Unable to train Burmese tokenizer for training_size = 100,000

bigscience-workshop / multilingual-modeling

BLOOM+1: Adapting BLOOM model to support a new unseen language

https://arxiv.org/abs/2212.09535

Apache License 2.0

69 stars 15 forks source link

Unable to train Burmese tokenizer for training_size = 100,000 #18

Closed yongzx closed 2 years ago

haileyschoelkopf commented 2 years ago

Have you been able to replicate this? I've had it happen before, but just trying again later went much faster and finished quickly.

yongzx commented 2 years ago

I've had it happen before, but just trying again later went much faster and finished quickly.

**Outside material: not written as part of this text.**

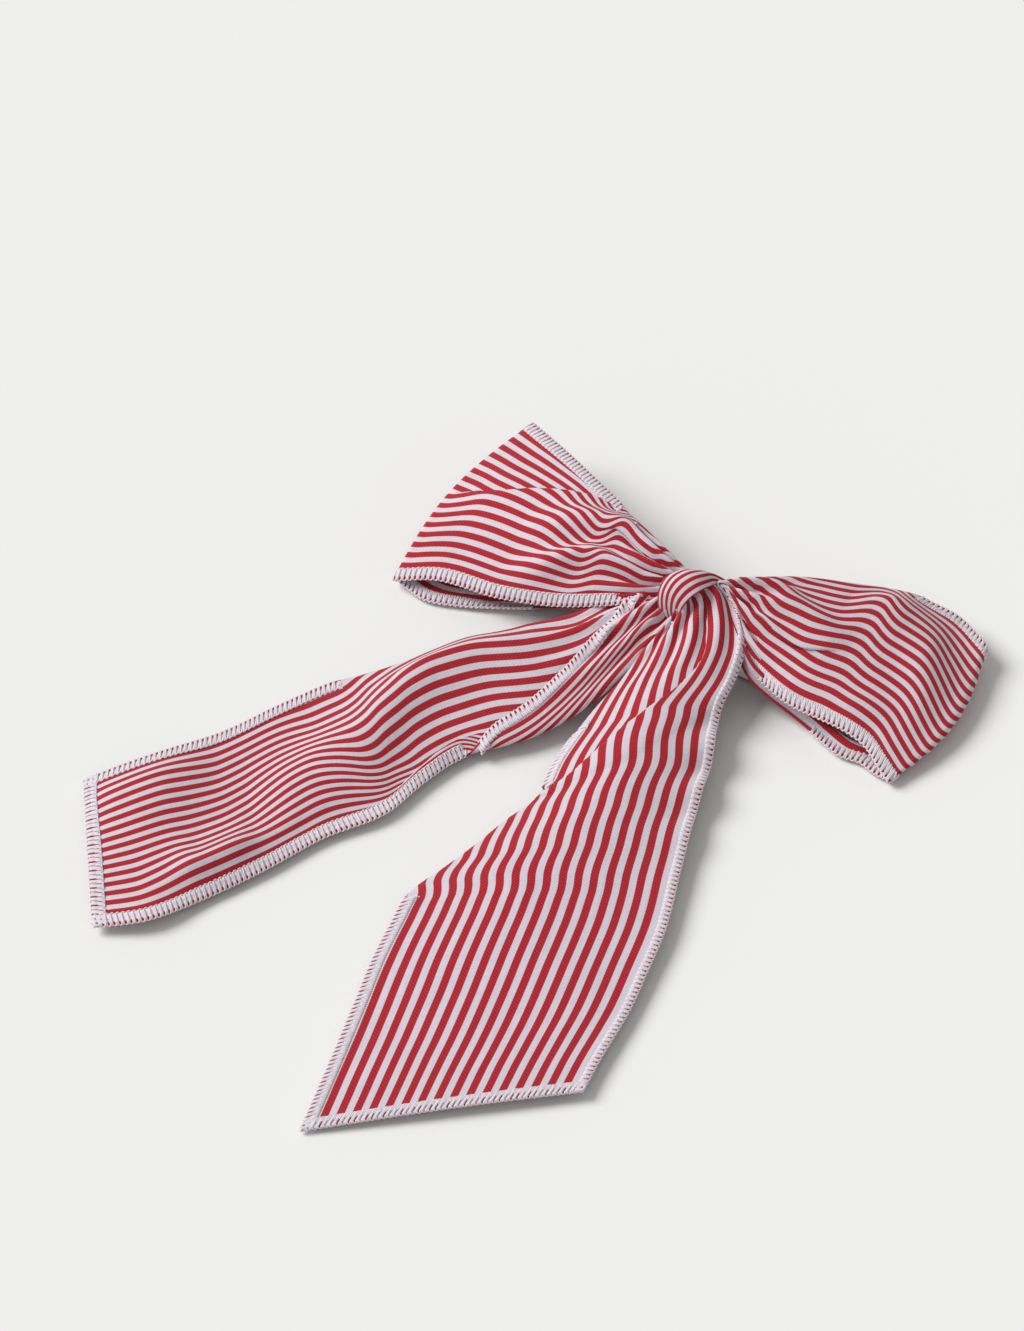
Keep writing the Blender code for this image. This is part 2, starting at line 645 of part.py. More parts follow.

Which language was this? I am debugging it right now, and have been able to replicate this bug consistently.

haileyschoelkopf commented 2 years ago

This was with Thai. I’ll try with Burmese

haileyschoelkopf commented 2 years ago

I ran this with Burmese, extending vocab, 100k oscar samples, and 24k vocab size.

It hung for a while after finishing counting pairs though. Also I think checked and I think that this script was using 100gb+ (VIRT in top) so maybe your bug is that you run out of CPU memory or RAM.

yongzx commented 2 years ago

Thanks Hailey! Yeap it's memory issue.